Companies use data tokenization to:
- Meet industry security standards: Companies use data tokenization to meet industry security standard requirements, such as protecting sensitive payment data to meet PCI-DSS compliance requirements.
- Reduce data misuse: Tokenized data removes a risk factor of misused or abused data. For example, without access to the token vault or cryptographic devices to detokenize data, the data is rendered useless outside of its system. For example, a bad actor cannot make purchases using tokenized credit card information.
- Improve customer confidence: Customers want to know that important information such as their payment information is securely stored. Data tokenization can help customers feel confident that the companies they do business with protect their data.
Impacts of using data tokenization
The most common impact of using data tokenization techniques is to secure sensitive information.
- Reduce threat vectors: Tokenizing data reduces the ability of bad actors to misuse sensitive data.

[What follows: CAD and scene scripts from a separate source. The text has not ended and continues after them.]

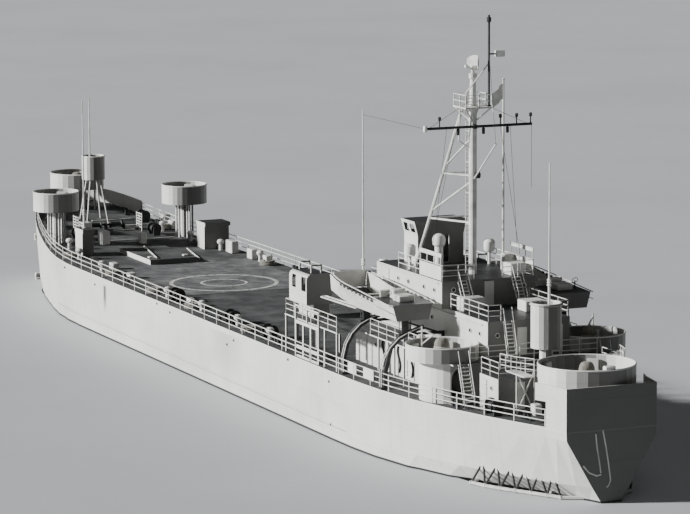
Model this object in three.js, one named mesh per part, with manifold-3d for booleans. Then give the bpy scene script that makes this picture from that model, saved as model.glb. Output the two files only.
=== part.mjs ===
// Tank landing ship, a scale model at one tenth of full size.
// Millimetres, +X to the bow, +Y to port, +Z up from the underside of the flat keel.
// One metre of the full-size ship is 100 mm here.
import * as THREE from "three";
import { mergeVertices } from "three/addons/utils/BufferGeometryUtils.js";
import Module from "manifold-3d";

const wasm = await Module();
wasm.setup();

// Driving dimensions
const DECK = 767;
const WATERLINE = 315;
const HALF_BEAM = 762;
const BOW = 5000;
const STERN = -4990;
const TOUCH = 0.3;
const PLATE = 9.7;
const RUNNING_GAP = 6;

// Hull stations from stern to bow. Half-breadths: deck, knee, side (at LEDGE), low (above the bilge).
// Heights: keel is the bottom, bilge the radius of the turn, deck the top of the main deck.
const KNEE = 710;
const LEDGE = 415;
const STATIONS = [
  { x: STERN, deck: 303, knee: 300, side: 128, low: 62, keel: 290, bilge: 20, top: 767 },
  { x: -4890, deck: 323, knee: 318, side: 190, low: 95, keel: 282, bilge: 24, top: 767 },
  { x: -4780, deck: 342, knee: 335, side: 252, low: 130, keel: 272, bilge: 28, top: 767 },
  { x: -4600, deck: 410, knee: 400, side: 342, low: 190, keel: 256, bilge: 34, top: 767 },
  { x: -4350, deck: 500, knee: 492, side: 452, low: 285, keel: 226, bilge: 44, top: 767 },
  { x: -4050, deck: 590, knee: 586, side: 560, low: 410, keel: 176, bilge: 60, top: 767 },
  { x: -3650, deck: 685, knee: 684, side: 672, low: 570, keel: 98, bilge: 70, top: 767 },
  { x: -3250, deck: 738, knee: 738, side: 734, low: 692, keel: 26, bilge: 66, top: 767 },
  { x: -2900, deck: 758, knee: 758, side: 757, low: 745, keel: 0, bilge: 62, top: 767 },
  { x: -2500, deck: HALF_BEAM, knee: HALF_BEAM, side: HALF_BEAM, low: 762, keel: 0, bilge: 60, top: 767 },
  { x: 2500, deck: HALF_BEAM, knee: HALF_BEAM, side: HALF_BEAM, low: 762, keel: 0, bilge: 60, top: 767 },
  { x: 2800, deck: 757, knee: 757, side: 755, low: 745, keel: 0, bilge: 60, top: 767 },
  { x: 3100, deck: 738, knee: 737, side: 730, low: 705, keel: 6, bilge: 60, top: 773 },
  { x: 3400, deck: 694, knee: 690, side: 680, low: 640, keel: 18, bilge: 60, top: 784 },
  { x: 3700, deck: 638, knee: 632, side: 618, low: 570, keel: 38, bilge: 60, top: 803 },
  { x: 4000, deck: 576, knee: 568, side: 552, low: 500, keel: 60, bilge: 58, top: 832 },
  { x: 4250, deck: 517, knee: 508, side: 488, low: 430, keel: 80, bilge: 54, top: 864 },
  { x: 4450, deck: 460, knee: 450, side: 428, low: 365, keel: 96, bilge: 50, top: 894 },
  { x: 4530, deck: 432, knee: 422, side: 398, low: 333, keel: 104, bilge: 47, top: 907 },
  { x: 4650, deck: 385, knee: 374, side: 348, low: 280, keel: 114, bilge: 43, top: 926 },
  { x: 4780, deck: 322, knee: 310, side: 282, low: 210, keel: 128, bilge: 36, top: 946 },
  { x: 4880, deck: 248, knee: 236, side: 210, low: 145, keel: 142, bilge: 28, top: 961 },
  { x: 4950, deck: 165, knee: 154, side: 130, low: 85, keel: 155, bilge: 20, top: 972 },
  { x: BOW, deck: 40, knee: 34, side: 28, low: 16, keel: 172, bilge: 6, top: 980 },
];

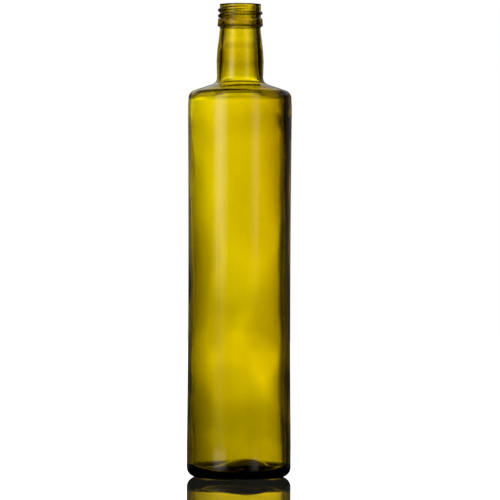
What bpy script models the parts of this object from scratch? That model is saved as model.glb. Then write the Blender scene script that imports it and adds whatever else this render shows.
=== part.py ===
"""Olive oil bottle: one hollow body of olive green glass with a screw finish, 750 ml.

Units are metres and +Z is up. The origin is the centre of the base, on the surface that
the bottle stands on. The front of the bottle faces -Y.
"""

from math import cos, pi, radians, sin, sqrt

import bmesh
import bpy

MM = 0.001

# Whole bottle
HEIGHT = 314.5 * MM
SIDES = 48
MERGE_DISTANCE = 0.01 * MM

# Points along each stretch of the profile
FLOOR_STEPS = 6
PUNT_STEPS = 4
HEEL_STEPS = 5
WALL_STEPS = 7
CORNER_STEPS = 5
NECK_FOOT_STEPS = 4
NECK_STEPS = 2
LIP_STEPS = 3

# Body: a cylinder that is slightly waisted between the heel band and the shoulder
HEEL_BAND_RADIUS = 34.6 * MM
WAIST_RADIUS = 33.82 * MM
SHOULDER_BAND_RADIUS = 34.45 * MM
HEEL_BAND_TOP = 19.0 * MM
WAIST_LEVEL = 115.0 * MM
SHOULDER_BAND_FOOT = 241.0 * MM
SHOULDER_BAND_TOP = 246.5 * MM
WALL = 3.15 * MM

# Base: a rounded heel, a flat ring to stand on and a shallow punt
HEEL_ROUNDING = 6.5 * MM
RING_INNER_RADIUS = 23.5 * MM
PUNT_DEPTH = 5.0 * MM
FLOOR_EDGE_LEVEL = 8.7 * MM
FLOOR_RISE = 3.2 * MM
FLOOR_ROUNDING = 6.0 * MM

# Shoulder: a cone between two concentric pairs of roundings
SHOULDER_SLOPE = radians(20.0)
SHOULDER_WALL = 3.4 * MM
CORNER_CENTRE = (27.3 * MM, 250.3 * MM)
CORNER_ROUNDING = 7.0 * MM
CORNER_END = radians(4.0)
NECK_FOOT_CENTRE = (20.4 * MM, 265.8 * MM)
NECK_FOOT_ROUNDING = 5.0 * MM

# Neck: it swells a little above its foot and narrows to the finish
NECK_STATIONS = (
    (13.5 * MM, 298.3 * MM),
    (14.0 * MM, 293.2 * MM),
    (15.0 * MM, 284.2 * MM),
    (15.55 * MM, 276.3 * MM),
)
NECK_BORE_STATIONS = (
    (12.15 * MM, 276.3 * MM),
    (11.6 * MM, 287.0 * MM),
    (10.75 * MM, 297.5 * MM),
)

# Finish: the threaded mouth, with a band under the thread for a closure's skirt
BORE_RADIUS = 10.5 * MM
BORE_FOOT = 303.0 * MM
FINISH_RADIUS = 13.7 * MM
LIP_OUTER_ROUNDING = 1.2 * MM
LIP_INNER_ROUNDING = 1.0 * MM
BAND_TOP = 305.8 * MM
BAND_CHAMFER_FOOT = 304.6 * MM
BAND_FOOT = 300.2 * MM
BAND_UNDERSIDE = 299.3 * MM
BAND_TOP_RADIUS = 14.75 * MM
BAND_FOOT_RADIUS = 15.13 * MM
BAND_EDGE = 0.25 * MM

# Thread: one right-handed start, which falls clockwise as seen from above. Its start lies
# between two edges of the body's sides, so that the union has no edge upon an edge.
THREAD_PITCH = 3.75 * MM
THREAD_START_ANGLE = -58.0
THREAD_START_LEVEL = 311.8 * MM
THREAD_TURN = 540.0
THREAD_FADE = 42.0
THREAD_CREST = 1.15 * MM
THREAD_FLANK = 0.8 * MM
THREAD_ROOT_DEPTH = 0.6 * MM
THREAD_HALF_ROOT = 1.45 * MM
THREAD_HALF_CREST = 0.45 * MM
THREAD_SUNK = 1.6 * MM

# Glass
GLASS_COLOUR = (0.55, 0.43, 0.01, 1.0)
GLASS_ROUGHNESS = 0.03
GLASS_IOR = 1.52


def arc(centre, radius, start, end, steps):
    """Points of an arc about centre, from angle start to angle end, both included."""
    points = []
    for index in range(steps + 1):
        angle = start + (end - start) * index / steps
        points.append((centre[0] + radius * cos(angle), centre[1] + radius * sin(angle)))
    return points


def smooth(stations, steps):
    """Points of a Catmull-Rom curve through the stations."""
    ends = [stations[0], *stations, stations[-1]]
    points = [stations[0]]
    for before, start, end, after in zip(ends, ends[1:], ends[2:], ends[3:]):
        for index in range(1, steps + 1):
            t = index / steps
            points.append(tuple(
                0.5 * (2 * b + (c - a) * t
                       + (2 * a - 5 * b + 4 * c - d) * t ** 2
                       + (3 * b - a - 3 * c + d) * t ** 3)
                for a, b, c, d in zip(before, start, end, after)))
    return points


def body_radius(level):
    """Outer radius of the body between its two bands, widest at the bands."""
    if level < WAIST_LEVEL:
        share = (WAIST_LEVEL - level) / (WAIST_LEVEL - HEEL_BAND_TOP)
        return WAIST_RADIUS + (HEEL_BAND_RADIUS - WAIST_RADIUS) * share ** 3
    share = (level - WAIST_LEVEL) / (SHOULDER_BAND_FOOT - WAIST_LEVEL)
    return WAIST_RADIUS + (SHOULDER_BAND_RADIUS - WAIST_RADIUS) * share ** 2


def body_wall(inset):
    """Points of the body's wall from the shoulder band down to the heel band."""
    points = [(SHOULDER_BAND_RADIUS - inset, SHOULDER_BAND_TOP)]
    for index in range(WALL_STEPS + 1):
        share = index / WALL_STEPS
        level = SHOULDER_BAND_FOOT + (HEEL_BAND_TOP - SHOULDER_BAND_FOOT) * share
        points.append((body_radius(level) - inset, level))
    return points


def inside_profile():
    """Inner surface, from the middle of the floor up to the lip."""
    wall_foot = HEEL_BAND_RADIUS - WALL
    floor_edge = wall_foot - FLOOR_ROUNDING
    points = []
    for index in range(FLOOR_STEPS):
        share = index / FLOOR_STEPS
        rise = FLOOR_RISE * (1 + cos(pi * share)) / 2
        points.append((floor_edge * share, FLOOR_EDGE_LEVEL + rise))
    corner = (floor_edge, FLOOR_EDGE_LEVEL + FLOOR_ROUNDING)
    points += arc(corner, FLOOR_ROUNDING, -pi / 2, 0, HEEL_STEPS)
    points += reversed(body_wall(WALL))
    slope_normal = pi / 2 - SHOULDER_SLOPE
    corner_rounding = CORNER_ROUNDING - SHOULDER_WALL
    points += arc(CORNER_CENTRE, corner_rounding, CORNER_END, slope_normal, CORNER_STEPS)
    neck_foot_rounding = NECK_FOOT_ROUNDING + SHOULDER_WALL
    points += arc(NECK_FOOT_CENTRE, neck_foot_rounding, slope_normal + pi, pi, NECK_FOOT_STEPS)
    points += smooth([*NECK_BORE_STATIONS, (BORE_RADIUS, BORE_FOOT)], NECK_STEPS)
    lip_centre = (BORE_RADIUS + LIP_INNER_ROUNDING, HEIGHT - LIP_INNER_ROUNDING)
    points += arc(lip_centre, LIP_INNER_ROUNDING, pi, pi / 2, LIP_STEPS)
    return points


def outside_profile():
    """Outer surface, from the lip down to the middle of the punt."""
    lip_centre = (FINISH_RADIUS - LIP_OUTER_ROUNDING, HEIGHT - LIP_OUTER_ROUNDING)
    points = arc(lip_centre, LIP_OUTER_ROUNDING, pi / 2, 0, LIP_STEPS)
    points += [
        (FINISH_RADIUS, BAND_TOP),
        (BAND_TOP_RADIUS, BAND_CHAMFER_FOOT),
        (BAND_FOOT_RADIUS, BAND_FOOT),
        (BAND_FOOT_RADIUS - BAND_EDGE, BAND_FOOT - BAND_EDGE),
        (FINISH_RADIUS, BAND_UNDERSIDE),
    ]
    points += smooth(NECK_STATIONS, NECK_STEPS)
    slope_normal = pi / 2 - SHOULDER_SLOPE
    points += arc(NECK_FOOT_CENTRE, NECK_FOOT_ROUNDING, pi, slope_normal + pi, NECK_FOOT_STEPS)
    points += arc(CORNER_CENTRE, CORNER_ROUNDING, slope_normal, CORNER_END, CORNER_STEPS)
    points += body_wall(0)
    heel_centre = (HEEL_BAND_RADIUS - HEEL_ROUNDING, HEEL_ROUNDING)
    points += arc(heel_centre, HEEL_ROUNDING, 0, -pi / 2, HEEL_STEPS)
    sphere = (RING_INNER_RADIUS ** 2 + PUNT_DEPTH ** 2) / (2 * PUNT_DEPTH)
    for index in range(PUNT_STEPS + 1):
        radius = RING_INNER_RADIUS * (1 - index / PUNT_STEPS)
        points.append((radius, sqrt(sphere ** 2 - radius ** 2) - sphere + PUNT_DEPTH))
    return points


def glass_material():
    """Olive green glass, seen through with a slight tint at each wall."""
    material = bpy.data.materials.new("olive_glass")
    material.use_nodes = True
    shader = material.node_tree.nodes["Principled BSDF"]
    shader.inputs["Base Color"].default_value = GLASS_COLOUR
    shader.inputs["Roughness"].default_value = GLASS_ROUGHNESS
    shader.inputs["Metallic"].default_value = 0.0
    shader.inputs["IOR"].default_value = GLASS_IOR
    shader.inputs["Transmission Weight"].default_value = 1.0
    return material


def new_object(name, mesh):
    """An object for the mesh, in the scene's own collection."""
    thing = bpy.data.objects.new(name, mesh)
    bpy.context.scene.collection.objects.link(thing)
    return thing


def turned_bottle():
    """The hollow body, turned from its profile round the Z axis."""
    points = inside_profile() + outside_profile()
    edges = [(index, index + 1) for index in range(len(points) - 1)]
    mesh = bpy.data.meshes.new("bottle")
    mesh.from_pydata([(radius, 0, level) for radius, level in points], edges, [])
    bottle = new_object("bottle", mesh)
    turn = bottle.modifiers.new("Turn", "SCREW")
    turn.axis = "Z"
    turn.steps = SIDES
    turn.render_steps = SIDES
    turn.use_smooth_shade = True
    turn.use_merge_vertices = True
    turn.merge_threshold = MERGE_DISTANCE
    return bottle


def thread_section(sink):
    """Corners of the thread's section, as radius and level from its centre line."""
    root = FINISH_RADIUS - THREAD_ROOT_DEPTH - sink
    flank = FINISH_RADIUS + THREAD_FLANK - sink
    return [
        (root, -THREAD_HALF_ROOT),
        (flank, -THREAD_HALF_CREST),
        (FINISH_RADIUS + THREAD_CREST - sink, 0),
        (flank, THREAD_HALF_CREST),
        (root, THREAD_HALF_ROOT),
    ]


def thread_ridge():
    """A solid ridge that winds down the finish and sinks into the wall at both ends."""
    shape = bmesh.new()
    degrees_per_side = 360.0 / SIDES
    rings = []
    for index in range(round(THREAD_TURN / degrees_per_side) + 1):
        turned = index * degrees_per_side
        to_end = min(turned, THREAD_TURN - turned)
        sink = THREAD_SUNK * (1 - min(to_end / THREAD_FADE, 1)) ** 2
        angle = radians(THREAD_START_ANGLE - turned)
        centre_level = THREAD_START_LEVEL - THREAD_PITCH * turned / 360
        rings.append([
            shape.verts.new((radius * cos(angle), radius * sin(angle), centre_level + level))
            for radius, level in thread_section(sink)])
    for ring, next_ring in zip(rings, rings[1:]):
        for corner in range(len(ring)):
            after = (corner + 1) % len(ring)
            shape.faces.new((ring[corner], ring[after], next_ring[after], next_ring[corner]))
    shape.faces.new(rings[0])
    shape.faces.new(reversed(rings[-1]))
    bmesh.ops.recalc_face_normals(shape, faces=shape.faces)
    mesh = bpy.data.meshes.new("thread_ridge")
    shape.to_mesh(mesh)
    shape.free()
    mesh.shade_smooth()
    ridge = new_object("thread_ridge", mesh)
    ridge.hide_render = True
    ridge.display_type = "WIRE"
    return ridge


def build():
    """The whole bottle: the turned body with the thread fused to its finish."""
    for thing in list(bpy.data.objects):
        bpy.data.objects.remove(thing)
    bottle = turned_bottle()
    fuse = bottle.modifiers.new("Thread", "BOOLEAN")
    fuse.operation = "UNION"
    fuse.solver = "EXACT"
    fuse.object = thread_ridge()
    bottle.data.materials.append(glass_material())


build()
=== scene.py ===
from math import atan2, cos, degrees, hypot, pi, radians, sin, sqrt

import bpy
from mathutils import Euler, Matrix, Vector


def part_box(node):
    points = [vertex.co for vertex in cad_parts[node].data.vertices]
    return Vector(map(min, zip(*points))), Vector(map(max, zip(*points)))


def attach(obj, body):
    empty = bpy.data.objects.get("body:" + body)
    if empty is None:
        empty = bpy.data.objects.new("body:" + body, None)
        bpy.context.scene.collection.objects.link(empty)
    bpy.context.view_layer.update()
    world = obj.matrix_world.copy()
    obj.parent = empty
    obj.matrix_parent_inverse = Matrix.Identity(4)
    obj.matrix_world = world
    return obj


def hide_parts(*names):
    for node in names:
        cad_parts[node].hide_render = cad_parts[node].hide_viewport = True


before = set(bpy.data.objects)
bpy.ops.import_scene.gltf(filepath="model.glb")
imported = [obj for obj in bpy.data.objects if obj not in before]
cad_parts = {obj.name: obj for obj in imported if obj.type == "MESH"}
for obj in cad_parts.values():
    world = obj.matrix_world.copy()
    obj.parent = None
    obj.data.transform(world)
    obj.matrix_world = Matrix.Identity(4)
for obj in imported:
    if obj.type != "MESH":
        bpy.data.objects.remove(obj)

# Measures of the bottle, in metres. The overall height and width come from the frame.

MM = 0.001
LOWEST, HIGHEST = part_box("bottle")
HEIGHT = HIGHEST.z
HEEL_BAND_RADIUS = HIGHEST.x
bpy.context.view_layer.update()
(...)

- Reduce the need for advanced security controls: Using tokenized data can reduce the amount of sensitive data that requires more advanced security controls.
Data tokenization vs. data masking
Data tokenization is more commonly used to protect data at rest. This technique can introduce wait times when having to reference the relationship between the token data and the original sensitive data in the token server vault.
Data masking is more commonly used to protect data in use, most commonly in production environments for testing or in applications used by employees with limited access to actual data.